E vocês petralhas canalhas acham lindo o que o Maduro está fazendo por lá. Querem que algum petralha bandido faça a mesma coisa no Brasil, né?

    Jose Araujo

    18/07/2017 - 10h26

    Sim! Queremos!

    ari

    18/07/2017 - 12h03

    E o que é que Maduro está fazendo lá?

    Lucia Sotero

    18/07/2017 - 19h05

    já tão fazendo e não são petralhas.

    Julio Senna

    18/07/2017 - 21h22

    E o que eles estão fazendo? Você foi lá, passou uns meses pesquisando? Tem fotos, vídeos e áudios? Se não tem nada além de coisas de fontes da gangue da globo e ou americanas pagas pela CIA não são verídicas. Pare de cagar pela boca!

    Rogério Carvalho

    18/07/2017 - 23h08

    Julio Senna e vc, já foi lá? Sabe o que o povo venezuelano está passando com o comunismo bolivariano? Suas fontes são bem mais emporcalhadas que as minhas. Informação petralha é só mentira! Eu cago pela boca, e sai algo bem parecido com você!

    Pedro Borges

    20/07/2017 - 19h43

    Rogério Carvalho só de falar em comunismo bolivariano ja mostra o quão desmiolado e massa de manobra é.

    Rogério Carvalho

    20/07/2017 - 19h57

    Pedro Borges então senhor, poderia me dar uma aula? Diria que não há mais comunismo moderno, mas existe partido comunista retrógrado no Brasil, e aí?

Leo G

17/07/2017 - 23h59

Acho que nem a autora do texto acredita no que escreveu…

    Rachel

    18/07/2017 - 22h03

    E a foto das cédulas queimadas é fake né? Mas entendo colocar neurônios para funcionar dá um trabalho… Macunaíma já dizia”ai que preguiça”. Acorda , acorda q ainda é tempo.

ari

17/07/2017 - 21h22

Desde que vi na TV os tais 98% duvidei dessa farsa sem conhecer em detalhes o que tinha ocorrido.

Fábio

17/07/2017 - 21h21

Poucas vezes eu vi tanta merda escrita em um único texto.
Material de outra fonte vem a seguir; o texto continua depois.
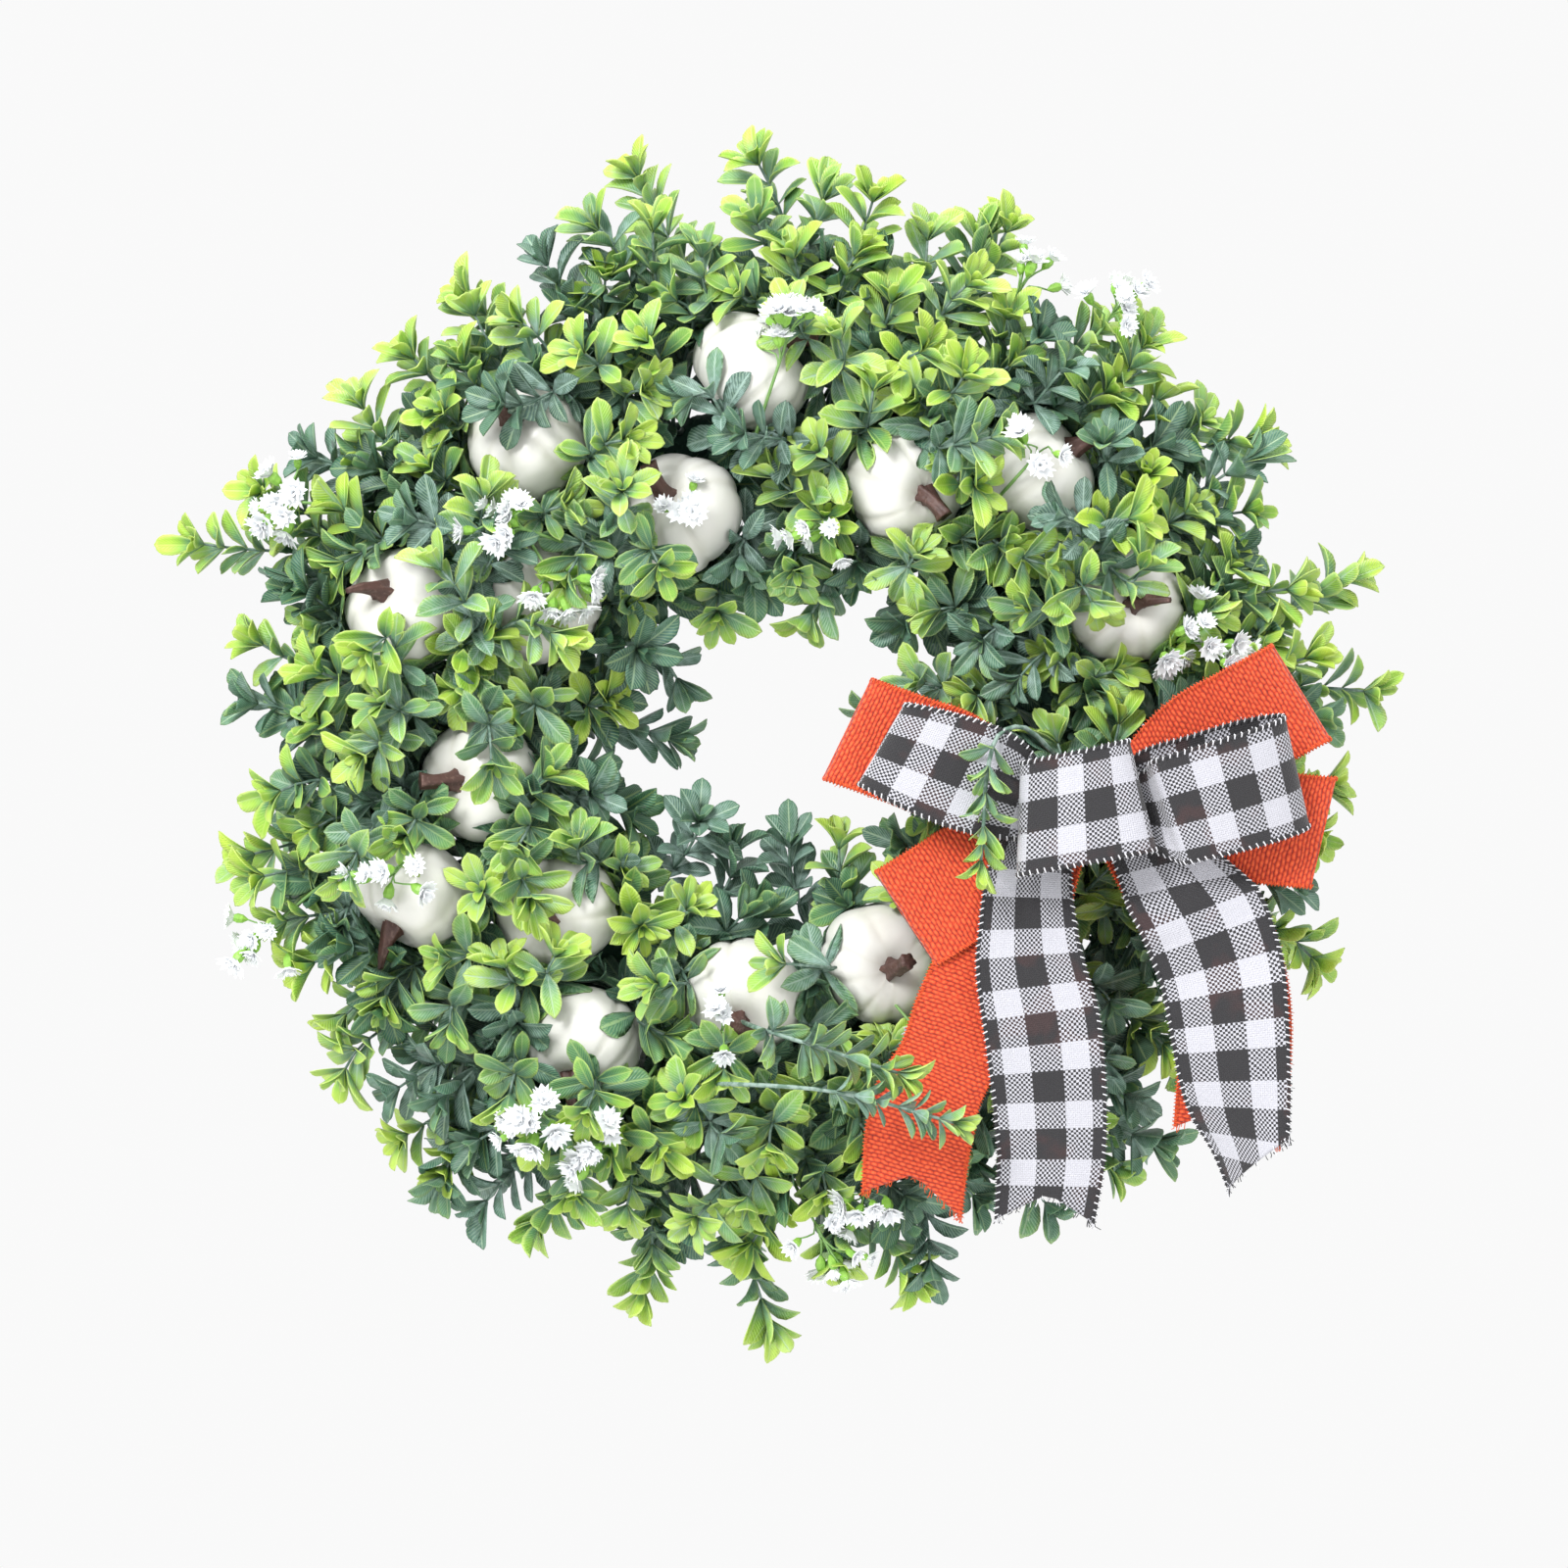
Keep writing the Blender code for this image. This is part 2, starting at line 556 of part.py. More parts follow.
# The small loop that lies over the knot, open at its back.
def front_loop():
    knot = knot_place()
    along = direction(FRONT_LOOP_TILT)
    side = direction(FRONT_LOOP_TILT + 90)
    half_depth = (FRONT_LOOP_DEPTH - RIBBON_THICKNESS) / 2
    sideways, up = FRONT_LOOP_SHIFT
    middle = knot + Vector((sideways, -(FRONT_BACK + FRONT_LOOP_DEPTH / 2), up))
    points = []
    for k in range(LOOP_STEPS + 1):
        turn = math.pi / 2 + FRONT_LOOP_OPENING + (math.tau - 2 * FRONT_LOOP_OPENING) * k / LOOP_STEPS
        points.append(middle + along * FRONT_LOOP_REACH * math.cos(turn)
                      + Vector((0, half_depth * math.sin(turn), 0)))
    ribbon("check_loop_front", points, [side] * len(points), [RIBBON_WIDTH] * len(points), "check")


def bow_tails():
    knot = knot_place()
    for name, look, forward, line in TAILS:
        middle = forward + RIBBON_THICKNESS / 2
        points = [knot + Vector((sideways * RIBBON_WIDTH, -middle, -HINGE_DROP - down))
                  for sideways, down in line]
        points = smooth_points(points, TAIL_SPAN_STEPS)
        last = len(points) - 1
        level = Vector((1, 0, 0))
        across = []
        widths = []
        for i in range(last + 1):
            tangent = (points[min(i + 1, last)] - points[max(i - 1, 0)]).normalized()
            square = tangent.cross(Vector((0, 1, 0))).normalized()
            share = min(1.0, i / TAIL_TOP_STEPS)
            across.append(level.lerp(square, share).normalized())
            widths.append(RIBBON_WIDTH * (TAIL_TOP_SHARE + (1 - TAIL_TOP_SHARE) * share))
        ribbon(name, points, across, widths, look)


def bow_knot():
    knot = knot_place()
    depth = FRONT_BACK - GAP - BOW_BACK
    bm = bmesh.new()
    bmesh.ops.create_cone(bm, cap_ends=True, segments=20, radius1=1, radius2=1, depth=2,
                          matrix=Matrix.Rotation(math.pi / 2, 4, "Y"))
    middle = knot + Vector((0, -(BOW_BACK + depth / 2), 0))
    bmesh.ops.transform(bm, verts=bm.verts, matrix=Matrix.Translation(middle)
                        @ Matrix.Diagonal((KNOT_HALF_LENGTH, depth / 2, KNOT_HALF_HEIGHT, 1)))
    add("bow_knot", mesh_from(bm, "bow_knot"), "knot")


def bow_tie_wire():
    knot = knot_place()
    ends = [knot + Vector((0, -(RING_DEPTH + SEAT), 0)), knot + Vector((0, -(BOW_BACK - GAP), 0))]
    wire("bow_tie_wire", ends, [TIE_RADIUS, TIE_RADIUS], "wire")


def bow():
    for name, look, degrees, reach, back, depth in LOOPS:
        bow_loop(name, look, degrees, reach, back, depth)
    front_loop()
    bow_tails()
    bow_knot()
    bow_tie_wire()


ring_core()
ring_wrap()
hanger()
pumpkins()
foliage()
flowers()
bow()
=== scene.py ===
import json
import math

import bmesh
import bpy
import numpy as np
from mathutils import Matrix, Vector


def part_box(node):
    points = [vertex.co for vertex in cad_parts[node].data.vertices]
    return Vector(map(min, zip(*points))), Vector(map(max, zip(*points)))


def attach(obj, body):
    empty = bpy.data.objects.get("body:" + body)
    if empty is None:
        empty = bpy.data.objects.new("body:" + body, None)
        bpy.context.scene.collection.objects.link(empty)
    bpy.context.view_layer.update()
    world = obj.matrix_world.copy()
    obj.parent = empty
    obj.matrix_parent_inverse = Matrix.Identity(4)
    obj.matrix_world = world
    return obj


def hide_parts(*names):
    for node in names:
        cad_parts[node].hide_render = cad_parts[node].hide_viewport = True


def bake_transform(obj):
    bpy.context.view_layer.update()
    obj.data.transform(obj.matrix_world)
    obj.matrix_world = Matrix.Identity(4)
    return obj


# Harvest door wreath: boxwood sprays, pearly mini pumpkins, filler flowers and a checked and burlap bow,
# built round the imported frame. Metres, +Z up, the wreath faces -Y.

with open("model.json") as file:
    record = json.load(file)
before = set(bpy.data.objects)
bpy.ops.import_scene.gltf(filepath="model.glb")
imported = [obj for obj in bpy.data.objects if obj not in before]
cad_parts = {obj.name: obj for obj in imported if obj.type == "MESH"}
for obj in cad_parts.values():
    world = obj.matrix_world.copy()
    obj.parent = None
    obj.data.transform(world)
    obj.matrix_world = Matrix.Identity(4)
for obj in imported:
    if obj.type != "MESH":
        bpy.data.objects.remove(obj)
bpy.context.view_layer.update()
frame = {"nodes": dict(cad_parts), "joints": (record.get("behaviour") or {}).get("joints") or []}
rng = np.random.default_rng(1762)

ringLow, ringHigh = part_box("ring_wrap")
ringCentre = Vector(((ringLow.x + ringHigh.x) / 2, ringHigh.y, (ringLow.z + ringHigh.z) / 2))
ringOuter = (ringHigh.x - ringLow.x) / 2
ringDepth = ringHigh.y - ringLow.y
ringWidth = 0.039
ringInner = ringOuter - ringWidth
knotLow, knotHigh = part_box("bow_knot")
knotCentre = (knotLow + knotHigh) / 2
hangerLow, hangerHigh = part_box("hanger_loop")
tieLow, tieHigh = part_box("bow_tie_wire")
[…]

A Venezuela desindustrializada; a população padecendo com a falta de tudo , com uma inflação beirando 1600% e os burros encantados por Lula e lobotomizados pelo petê achando tudo uma maravilha !

    Jose Araujo

    18/07/2017 - 10h37

    Vamos enviar o estadista michel temer para la. Assim brasiliaremos a Venezuela. O que nosso grande comandante tem feito aqui, fara la. Começara aumentando a verba governamental da mídia coxinha em 6000%, a seguir transferira toda a exploração petrolífera para a shell(sem cobrar nada), enviaremos o símbolo maior de culto, o pato amarelo, como sinal de parceria e finalmente nomearemos sergio moro ministro do STF(ou órgão equivalente venezuelano), uma vez que é notório o desejo do rambo da revista veja de combater as ameaças à democracia e nosso STF já esta em boas mãos.

    ari

    18/07/2017 - 12h05

    E no Brasil estamos muito diferente?
    Cara, a mídia tem feito com a Venezuela o mesmo que fez e continua fazendo no Braisl com o PT e seus governantes.

marta b

17/07/2017 - 21h10

Viva Laura! muito bom, pena que estas informações não chegam para quem deveria ler. Golpe lá, vai ter pau, aqui, é pura letargia.